**GIVEN REQUEST:** Your task is to quote the records from their first line through the line containing "the tray, the", with nothing added or left out.

(Records with modeling code)
---+---
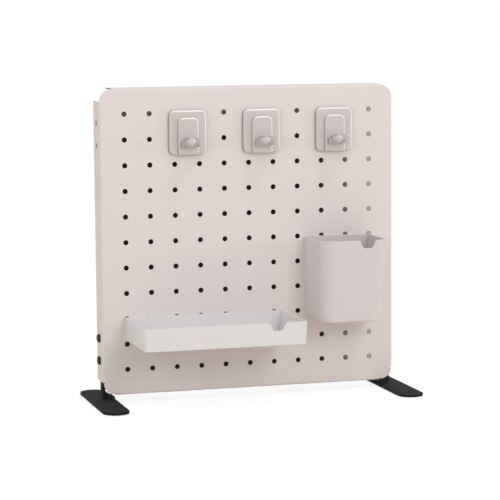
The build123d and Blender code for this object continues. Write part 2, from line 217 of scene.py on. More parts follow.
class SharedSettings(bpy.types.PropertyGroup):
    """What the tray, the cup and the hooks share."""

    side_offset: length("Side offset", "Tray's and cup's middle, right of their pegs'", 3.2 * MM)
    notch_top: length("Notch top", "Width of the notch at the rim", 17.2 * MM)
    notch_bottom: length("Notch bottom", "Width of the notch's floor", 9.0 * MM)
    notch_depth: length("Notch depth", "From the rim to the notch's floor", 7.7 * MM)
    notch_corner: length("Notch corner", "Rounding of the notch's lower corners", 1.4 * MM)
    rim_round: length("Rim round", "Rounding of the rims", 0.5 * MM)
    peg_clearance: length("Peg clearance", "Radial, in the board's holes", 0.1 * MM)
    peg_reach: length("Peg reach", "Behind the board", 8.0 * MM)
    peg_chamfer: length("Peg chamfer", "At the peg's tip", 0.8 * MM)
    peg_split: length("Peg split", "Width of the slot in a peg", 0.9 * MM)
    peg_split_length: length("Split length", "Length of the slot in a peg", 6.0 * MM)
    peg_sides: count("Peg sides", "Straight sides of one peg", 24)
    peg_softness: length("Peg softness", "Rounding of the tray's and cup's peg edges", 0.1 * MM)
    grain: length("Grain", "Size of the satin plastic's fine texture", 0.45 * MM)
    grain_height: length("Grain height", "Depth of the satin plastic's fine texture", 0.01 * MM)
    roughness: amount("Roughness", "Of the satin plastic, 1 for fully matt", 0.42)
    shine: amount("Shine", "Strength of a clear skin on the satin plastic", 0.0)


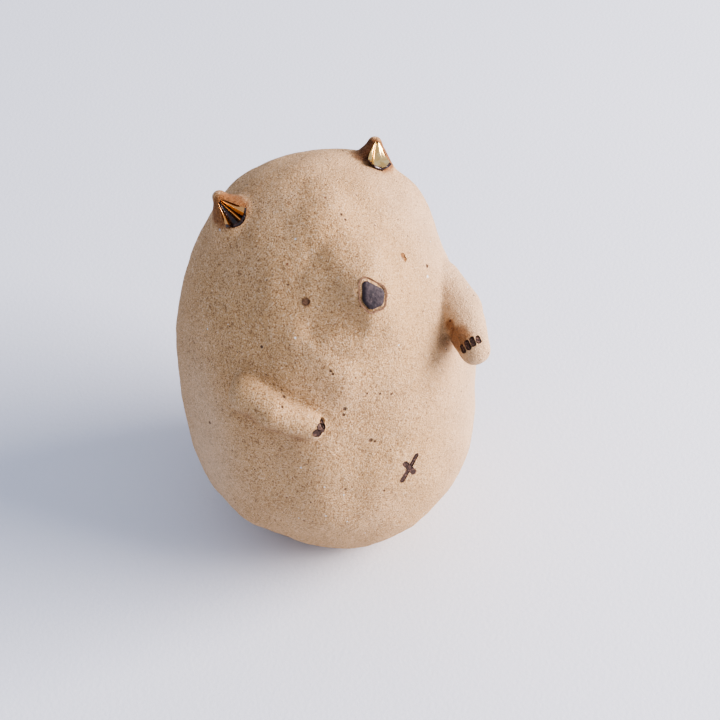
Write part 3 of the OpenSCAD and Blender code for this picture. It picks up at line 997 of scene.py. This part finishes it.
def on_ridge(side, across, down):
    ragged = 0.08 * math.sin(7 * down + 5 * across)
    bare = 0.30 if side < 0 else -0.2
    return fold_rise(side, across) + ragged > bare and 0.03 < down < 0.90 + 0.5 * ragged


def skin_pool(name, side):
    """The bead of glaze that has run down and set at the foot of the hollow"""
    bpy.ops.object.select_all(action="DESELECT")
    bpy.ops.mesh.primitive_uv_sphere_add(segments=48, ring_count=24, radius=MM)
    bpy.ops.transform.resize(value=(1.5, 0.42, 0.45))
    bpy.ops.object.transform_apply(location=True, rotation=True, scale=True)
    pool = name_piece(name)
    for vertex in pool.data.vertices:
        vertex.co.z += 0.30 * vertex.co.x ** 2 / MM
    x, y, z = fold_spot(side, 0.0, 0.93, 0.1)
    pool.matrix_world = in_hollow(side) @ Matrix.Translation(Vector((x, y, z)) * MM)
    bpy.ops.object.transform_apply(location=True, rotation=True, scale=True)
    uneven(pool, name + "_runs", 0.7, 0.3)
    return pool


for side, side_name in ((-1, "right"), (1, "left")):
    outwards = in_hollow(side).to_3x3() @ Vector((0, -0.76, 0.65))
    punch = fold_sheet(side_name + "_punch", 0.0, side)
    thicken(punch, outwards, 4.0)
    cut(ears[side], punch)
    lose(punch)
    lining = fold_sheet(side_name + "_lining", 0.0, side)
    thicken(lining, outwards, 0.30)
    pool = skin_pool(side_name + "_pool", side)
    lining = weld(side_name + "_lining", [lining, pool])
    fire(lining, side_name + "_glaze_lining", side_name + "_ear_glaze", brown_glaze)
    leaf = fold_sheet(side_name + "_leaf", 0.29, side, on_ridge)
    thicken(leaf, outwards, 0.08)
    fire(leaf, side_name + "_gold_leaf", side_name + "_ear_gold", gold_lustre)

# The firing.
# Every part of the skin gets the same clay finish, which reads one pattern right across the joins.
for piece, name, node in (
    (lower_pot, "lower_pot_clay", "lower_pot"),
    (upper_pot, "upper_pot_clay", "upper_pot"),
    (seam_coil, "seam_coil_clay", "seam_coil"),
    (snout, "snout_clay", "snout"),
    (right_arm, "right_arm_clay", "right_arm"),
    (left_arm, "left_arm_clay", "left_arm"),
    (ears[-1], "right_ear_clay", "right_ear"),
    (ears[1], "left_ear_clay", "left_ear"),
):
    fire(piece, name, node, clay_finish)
---+---
**ANSWER TO THE EXERCISE:**
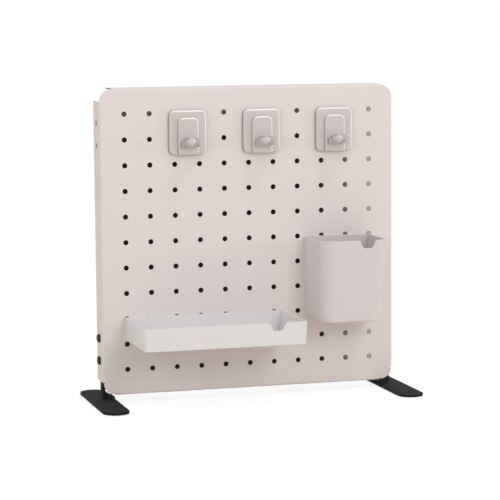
The build123d and Blender code for this object continues. Write part 2, from line 217 of scene.py on. More parts follow.
class SharedSettings(bpy.types.PropertyGroup):
    """What the tray, the cup and the hooks share."""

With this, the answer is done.